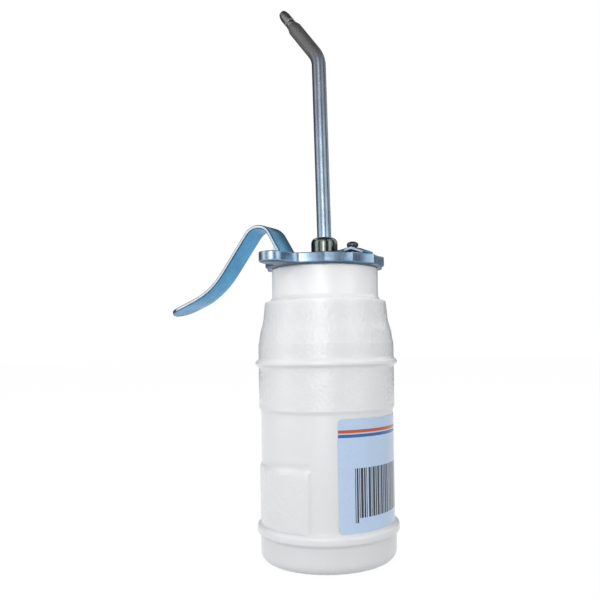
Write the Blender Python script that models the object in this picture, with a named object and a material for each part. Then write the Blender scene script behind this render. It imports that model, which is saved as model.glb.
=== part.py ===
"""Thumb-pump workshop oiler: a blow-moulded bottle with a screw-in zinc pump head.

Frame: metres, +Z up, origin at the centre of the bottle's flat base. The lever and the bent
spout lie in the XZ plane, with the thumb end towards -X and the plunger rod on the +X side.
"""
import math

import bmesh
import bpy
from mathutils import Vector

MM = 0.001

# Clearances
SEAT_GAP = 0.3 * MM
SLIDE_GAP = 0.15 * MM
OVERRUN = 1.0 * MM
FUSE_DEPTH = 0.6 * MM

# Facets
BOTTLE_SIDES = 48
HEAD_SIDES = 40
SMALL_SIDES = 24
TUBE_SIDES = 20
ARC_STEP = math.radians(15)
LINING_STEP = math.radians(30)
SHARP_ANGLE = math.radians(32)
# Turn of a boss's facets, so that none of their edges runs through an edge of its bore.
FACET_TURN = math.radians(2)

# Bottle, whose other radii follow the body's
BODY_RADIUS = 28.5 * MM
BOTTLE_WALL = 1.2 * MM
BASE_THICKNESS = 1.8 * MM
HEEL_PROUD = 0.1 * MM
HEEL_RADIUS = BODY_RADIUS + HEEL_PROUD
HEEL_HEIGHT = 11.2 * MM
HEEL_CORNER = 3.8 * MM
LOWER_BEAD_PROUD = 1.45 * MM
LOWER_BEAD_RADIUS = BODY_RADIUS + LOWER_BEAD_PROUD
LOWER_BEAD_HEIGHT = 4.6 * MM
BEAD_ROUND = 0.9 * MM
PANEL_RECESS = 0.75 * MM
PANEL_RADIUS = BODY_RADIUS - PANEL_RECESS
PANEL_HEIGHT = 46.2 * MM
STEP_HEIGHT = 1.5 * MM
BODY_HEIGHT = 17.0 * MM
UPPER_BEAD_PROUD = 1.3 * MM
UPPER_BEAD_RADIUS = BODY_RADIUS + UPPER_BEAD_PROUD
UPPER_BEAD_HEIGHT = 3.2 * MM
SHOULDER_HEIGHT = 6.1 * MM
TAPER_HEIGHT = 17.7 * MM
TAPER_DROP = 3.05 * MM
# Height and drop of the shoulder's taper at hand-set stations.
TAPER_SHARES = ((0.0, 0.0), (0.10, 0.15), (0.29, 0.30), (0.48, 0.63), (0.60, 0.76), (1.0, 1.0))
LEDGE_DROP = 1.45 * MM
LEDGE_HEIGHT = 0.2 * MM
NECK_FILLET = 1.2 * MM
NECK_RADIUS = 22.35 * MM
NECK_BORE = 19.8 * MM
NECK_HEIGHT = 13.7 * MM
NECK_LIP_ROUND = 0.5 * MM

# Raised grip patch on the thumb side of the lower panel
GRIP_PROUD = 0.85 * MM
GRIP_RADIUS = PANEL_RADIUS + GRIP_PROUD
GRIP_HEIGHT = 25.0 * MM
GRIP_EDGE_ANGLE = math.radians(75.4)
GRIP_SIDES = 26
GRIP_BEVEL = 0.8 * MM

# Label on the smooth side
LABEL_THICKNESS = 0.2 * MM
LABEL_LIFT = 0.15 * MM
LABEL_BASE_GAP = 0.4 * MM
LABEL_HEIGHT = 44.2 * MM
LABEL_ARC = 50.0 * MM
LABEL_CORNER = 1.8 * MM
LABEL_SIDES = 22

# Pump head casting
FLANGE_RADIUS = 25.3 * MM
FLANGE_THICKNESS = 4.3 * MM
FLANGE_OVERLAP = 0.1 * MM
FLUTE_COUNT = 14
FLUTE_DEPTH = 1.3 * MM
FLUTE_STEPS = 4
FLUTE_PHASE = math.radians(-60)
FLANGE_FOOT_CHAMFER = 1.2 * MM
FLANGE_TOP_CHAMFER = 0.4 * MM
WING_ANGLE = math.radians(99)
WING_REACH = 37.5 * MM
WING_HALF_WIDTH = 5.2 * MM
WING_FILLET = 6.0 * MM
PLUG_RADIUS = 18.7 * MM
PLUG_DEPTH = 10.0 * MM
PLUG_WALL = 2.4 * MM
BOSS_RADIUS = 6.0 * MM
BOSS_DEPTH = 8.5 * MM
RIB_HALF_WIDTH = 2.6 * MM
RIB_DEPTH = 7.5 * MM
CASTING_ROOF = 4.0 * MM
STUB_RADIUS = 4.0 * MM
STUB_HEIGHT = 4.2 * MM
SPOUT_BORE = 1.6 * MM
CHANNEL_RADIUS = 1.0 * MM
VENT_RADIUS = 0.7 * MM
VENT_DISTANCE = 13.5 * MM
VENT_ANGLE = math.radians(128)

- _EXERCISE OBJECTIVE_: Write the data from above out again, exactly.

- _EXERCISE RESPONSE_:
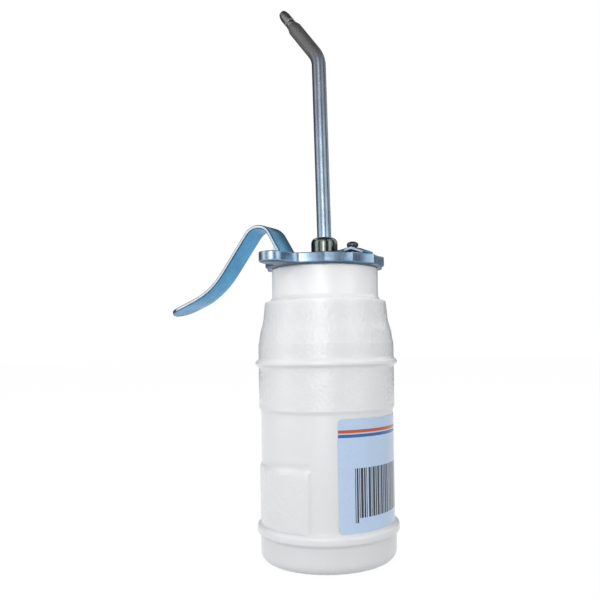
Write the Blender Python script that models the object in this picture, with a named object and a material for each part. Then write the Blender scene script behind this render. It imports that model, which is saved as model.glb.
=== part.py ===
"""Thumb-pump workshop oiler: a blow-moulded bottle with a screw-in zinc pump head.

Frame: metres, +Z up, origin at the centre of the bottle's flat base. The lever and the bent
spout lie in the XZ plane, with the thumb end towards -X and the plunger rod on the +X side.
"""
import math

import bmesh
import bpy
from mathutils import Vector

MM = 0.001

# Clearances
SEAT_GAP = 0.3 * MM
SLIDE_GAP = 0.15 * MM
OVERRUN = 1.0 * MM
FUSE_DEPTH = 0.6 * MM

# Facets
BOTTLE_SIDES = 48
HEAD_SIDES = 40
SMALL_SIDES = 24
TUBE_SIDES = 20
ARC_STEP = math.radians(15)
LINING_STEP = math.radians(30)
SHARP_ANGLE = math.radians(32)
# Turn of a boss's facets, so that none of their edges runs through an edge of its bore.
FACET_TURN = math.radians(2)

# Bottle, whose other radii follow the body's
BODY_RADIUS = 28.5 * MM
BOTTLE_WALL = 1.2 * MM
BASE_THICKNESS = 1.8 * MM
HEEL_PROUD = 0.1 * MM
HEEL_RADIUS = BODY_RADIUS + HEEL_PROUD
HEEL_HEIGHT = 11.2 * MM
HEEL_CORNER = 3.8 * MM
LOWER_BEAD_PROUD = 1.45 * MM
LOWER_BEAD_RADIUS = BODY_RADIUS + LOWER_BEAD_PROUD
LOWER_BEAD_HEIGHT = 4.6 * MM
BEAD_ROUND = 0.9 * MM
PANEL_RECESS = 0.75 * MM
PANEL_RADIUS = BODY_RADIUS - PANEL_RECESS
PANEL_HEIGHT = 46.2 * MM
STEP_HEIGHT = 1.5 * MM
BODY_HEIGHT = 17.0 * MM
UPPER_BEAD_PROUD = 1.3 * MM
UPPER_BEAD_RADIUS = BODY_RADIUS + UPPER_BEAD_PROUD
UPPER_BEAD_HEIGHT = 3.2 * MM
SHOULDER_HEIGHT = 6.1 * MM
TAPER_HEIGHT = 17.7 * MM
TAPER_DROP = 3.05 * MM
# Height and drop of the shoulder's taper at hand-set stations.
TAPER_SHARES = ((0.0, 0.0), (0.10, 0.15), (0.29, 0.30), (0.48, 0.63), (0.60, 0.76), (1.0, 1.0))
LEDGE_DROP = 1.45 * MM
LEDGE_HEIGHT = 0.2 * MM
NECK_FILLET = 1.2 * MM
NECK_RADIUS = 22.35 * MM
NECK_BORE = 19.8 * MM
NECK_HEIGHT = 13.7 * MM
NECK_LIP_ROUND = 0.5 * MM

# Raised grip patch on the thumb side of the lower panel
GRIP_PROUD = 0.85 * MM
GRIP_RADIUS = PANEL_RADIUS + GRIP_PROUD
GRIP_HEIGHT = 25.0 * MM
GRIP_EDGE_ANGLE = math.radians(75.4)
GRIP_SIDES = 26
GRIP_BEVEL = 0.8 * MM

# Label on the smooth side
LABEL_THICKNESS = 0.2 * MM
LABEL_LIFT = 0.15 * MM
LABEL_BASE_GAP = 0.4 * MM
LABEL_HEIGHT = 44.2 * MM
LABEL_ARC = 50.0 * MM
LABEL_CORNER = 1.8 * MM
LABEL_SIDES = 22

# Pump head casting
FLANGE_RADIUS = 25.3 * MM
FLANGE_THICKNESS = 4.3 * MM
FLANGE_OVERLAP = 0.1 * MM
FLUTE_COUNT = 14
FLUTE_DEPTH = 1.3 * MM
FLUTE_STEPS = 4
FLUTE_PHASE = math.radians(-60)
FLANGE_FOOT_CHAMFER = 1.2 * MM
FLANGE_TOP_CHAMFER = 0.4 * MM
WING_ANGLE = math.radians(99)
WING_REACH = 37.5 * MM
WING_HALF_WIDTH = 5.2 * MM
WING_FILLET = 6.0 * MM
PLUG_RADIUS = 18.7 * MM
PLUG_DEPTH = 10.0 * MM
PLUG_WALL = 2.4 * MM
BOSS_RADIUS = 6.0 * MM
BOSS_DEPTH = 8.5 * MM
RIB_HALF_WIDTH = 2.6 * MM
RIB_DEPTH = 7.5 * MM
CASTING_ROOF = 4.0 * MM
STUB_RADIUS = 4.0 * MM
STUB_HEIGHT = 4.2 * MM
SPOUT_BORE = 1.6 * MM
CHANNEL_RADIUS = 1.0 * MM
VENT_RADIUS = 0.7 * MM
VENT_DISTANCE = 13.5 * MM
VENT_ANGLE = math.radians(128)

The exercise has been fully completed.